Os dois rapagões, Jared e Ian, não brigam por elas. As duas não brigam por eles. Todo mundo apenas reconhece que a situação é complicada e enquanto não puderem mudar nada, ninguém poderá ficar com ninguém. Eles aceitam que o certo é ficarem sozinhos e trabalharem juntos para o bem do grupo. Nem sequer acontece discussão sobre o assunto. Apenas um ou outro momento constrangedor, no máximo.
Aos poucos, Peg vai revelando um comportamento moral que condiz mais com o que costumamos chamar de “humano”. Para falar a verdade, ela vai ficando cada vez mais humana que os próprios humanos. Até mesmo que a antiga ocupante do corpo. Abre espaço para reflexões sobre a vilania dos extreterrestres e a bondade dos homo sapiens.

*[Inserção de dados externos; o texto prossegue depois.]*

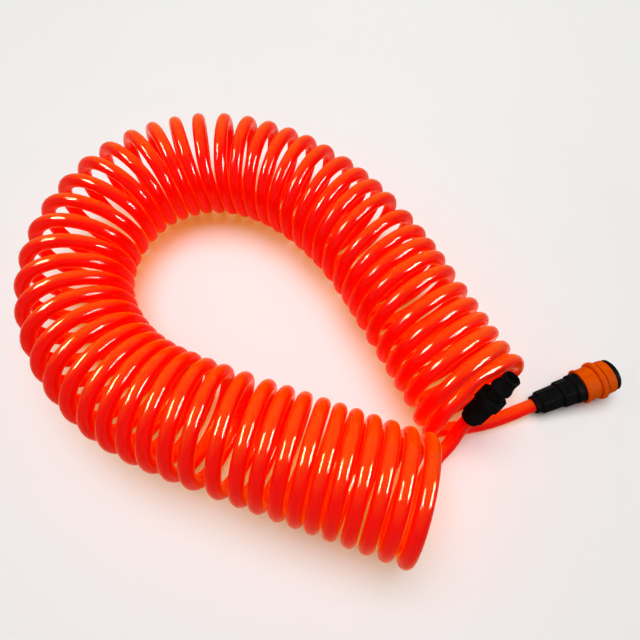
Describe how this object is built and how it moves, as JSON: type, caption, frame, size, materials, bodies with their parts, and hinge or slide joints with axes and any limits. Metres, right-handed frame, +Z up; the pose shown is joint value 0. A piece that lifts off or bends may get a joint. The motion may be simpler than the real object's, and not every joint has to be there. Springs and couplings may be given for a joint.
{
  "type": "coiled air hose",
  "caption": "Coiled polyurethane air hose lying in an open arch, with a quick-release socket at one end and a matching plug at the other.",
  "frame": {"origin": "middle of the part's outer box in plan, on the surface it lies on", "axes": "+Z up from that surface; +X along the longest extent, towards the end where both fittings lie; +Y across, from the plug's leg of the arch to the socket's leg"},
  "size_m": [0.5446, 0.4228, 0.098],
  "materials": {
    "hose": "glossy, slightly see-through polyurethane",
    "black_plastic": "satin moulded",
    "orange_plastic": "satin moulded",
    "white_plastic": "natural acetal",
    "spring_steel": "bright drawn wire and sheet",
    "seal_rubber": "matt"
  },
  "bodies": {
    "hose_and_fittings": {"hose_coil": "hose", "hose_end_socket": "hose", "hose_end_plug": "hose", "socket_collet": "spring_steel", "socket_adapter": "black_plastic", "adapter_seal": "seal_rubber", "socket_shell": "black_plastic", "valve_guide": "black_plastic", "valve_spring": "spring_steel", "plug_seal": "seal_rubber", "collar_spring": "spring_steel", "front_ring": "black_plastic", "plug_collet": "spring_steel", "plug_body": "black_plastic"},
    "collar": {"release_collar": "orange_plastic"},
    "claw_1": {"lock_claw_1": "black_plastic"},
    "claw_2": {"lock_claw_2": "black_plastic"},
    "claw_3": {"lock_claw_3": "black_plastic"},
    "claw_4": {"lock_claw_4": "black_plastic"},
    "valve": {"valve_poppet": "white_plastic", "valve_seal": "seal_rubber"},
    "socket_ring": {"socket_thrust_ring": "white_plastic"},
    "socket_nut_body": {"socket_nut": "black_plastic"},
    "plug_ring": {"plug_thrust_ring": "white_plastic"},
    "plug_nut_body": {"plug_nut": "black_plastic"}
  },
  "joints": [
    {"name": "collar_slide", "type": "slide", "parent": "hose_and_fittings", "child": "collar", "axis": [-0.9327, -0.3395, -0.1219], "range_m": [0, 0.005], "stiffness_N_per_m": 800, "springref_m": -0.008, "deforming": ["collar_spring"]},
    {"name": "claw_1_lift", "type": "slide", "parent": "hose_and_fittings", "child": "claw_1", "axis": [-0.2701, 0.8813, -0.3878], "range_m": [0, 0.0008]},
    {"name": "claw_2_lift", "type": "slide", "parent": "hose_and_fittings", "child": "claw_2", "axis": [-0.2391, 0.3288, 0.9136], "range_m": [0, 0.0008]},
    {"name": "claw_3_lift", "type": "slide", "parent": "hose_and_fittings", "child": "claw_3", "axis": [0.2701, -0.8813, 0.3878], "range_m": [0, 0.0008]},
    {"name": "claw_4_lift", "type": "slide", "parent": "hose_and_fittings", "child": "claw_4", "axis": [0.2391, -0.3288, -0.9136], "range_m": [0, 0.0008]},
    {"name": "valve_slide", "type": "slide", "parent": "hose_and_fittings", "child": "valve", "axis": [-0.9327, -0.3395, -0.1219], "range_m": [0, 0.003], "stiffness_N_per_m": 500, "springref_m": -0.004, "deforming": ["valve_spring"]},
    {"name": "socket_ring_slide", "type": "slide", "parent": "hose_and_fittings", "child": "socket_ring", "axis": [-0.9327, -0.3395, -0.1219], "range_m": [0, 0.006]},
    {"name": "socket_nut_turn", "type": "hinge", "parent": "socket_ring", "child": "socket_nut_body", "pos_m": [0.20516, -0.07676, 0.01196], "axis": [-0.9327, -0.3395, -0.1219], "range_deg": [0, 1440]},
    {"name": "plug_ring_slide", "type": "slide", "parent": "hose_and_fittings", "child": "plug_ring", "axis": [-0.3716, -0.3346, -0.866], "range_m": [0, 0.006]},
    {"name": "plug_nut_turn", "type": "hinge", "parent": "plug_ring", "child": "plug_nut_body", "pos_m": [0.13215, -0.09482, 0.04632], "axis": [-0.3716, -0.3346, -0.866], "range_deg": [0, 1440]}
  ],
  "couplings": [
    {"joint": "claw_1_lift", "follows": "collar_slide", "ratio": 0.16},
    {"joint": "claw_2_lift", "follows": "collar_slide", "ratio": 0.16},
    {"joint": "claw_3_lift", "follows": "collar_slide", "ratio": 0.16},
    {"joint": "claw_4_lift", "follows": "collar_slide", "ratio": 0.16},
    {"joint": "socket_ring_slide", "follows": "socket_nut_turn", "m_per_rad": 0.00023873},
    {"joint": "plug_ring_slide", "follows": "plug_nut_turn", "m_per_rad": 0.00023873}
  ]
}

Adoro tramas que me permitem identificar e até torcer mais por um ser não humano contra nossa espécie. Em diversos momentos isso acontece com A Hospedeira. Peg é de longe o personagem mais interessante da história.
Andrew Niccol dirigiu Gattaca, o que é um mérito incrível. Mas sua carreira tem alguns baixos também. Ele não é um diretor muito consistente. Ainda é um artista que gosta de levantar questionamentos sociais inteligentes, o que faz sua obra valer mais que a maioria das coisas que se vê por aí. Mas sua expressividade através da cinematografia é limitadíssima.
Nas mãos de um um diretor mais capaz, as discussões mentais entre Peg e Melanie seriam muito mais interessantes. Talvez até com alguma possível interação visual. Mas Niccol se limita ao fácil voice-over. Que se suporta apenas pela interpretação de Ronan.
Até parece que o estúdio alterou o material aqui e ali. A montagem é uma bagunça. A construção de cena é apressada. Várias vezes algum tipo de ação acontece na qual algum personagem surge de lugar nenhum, deixando claro que o ator estava atrás da câmera esperando a deixa para entrar. Não parece cinema, mas teatro.
O que não impede de aparecerem tomadas inspiradas, como a que contém uma foice ensanguentada. Uma referência ao socialismo, tema constante no filme.
Os atores, quando não estão fazendo um ótimo trabalho, estão bem. O mérito maior vai para a Saoirse Ronan e a Diane Kruger. As duas criam suas alienígenas perturbadas pelas emoções humanas com muito talento. É bom ver que a garota de Desejo e Reparação ainda consegue desenvolver intepretações bonitas.
Diane Kruger. Serenidade deturpada por emoções.
Diane Kruger. Serenidade deturpada por emoções.

Em uma cena, Peg é testemunha dos horrores dos esforços humanos para se salvarem de sua espécie. Ronan brilha na tela. Passa da paz para o desespero em segundos. Seus olhos espelham o terror repentino pelo qual está passando.
O final peca com a covardia de uma solução conveniente para ter o seu grande final feliz. Chega a ser idiota. Poderia ser mais corajoso e abraçar um desfecho mais triste e significativo.
Não é redondinho, possui seus defeitos, mas não é um Crepúsculo. Possui conteúdo e inteligência. Apesar de ter sido feito visando as órfãs daquela “saga”. Recomendo para quem é fã de ficção-científica.
P.S.: No final, uma de minhas atrizes favoritas faz uma aparição surpresa. Só por vê-la ao lado da Saoirse Ronan já valeu o ingresso para mim.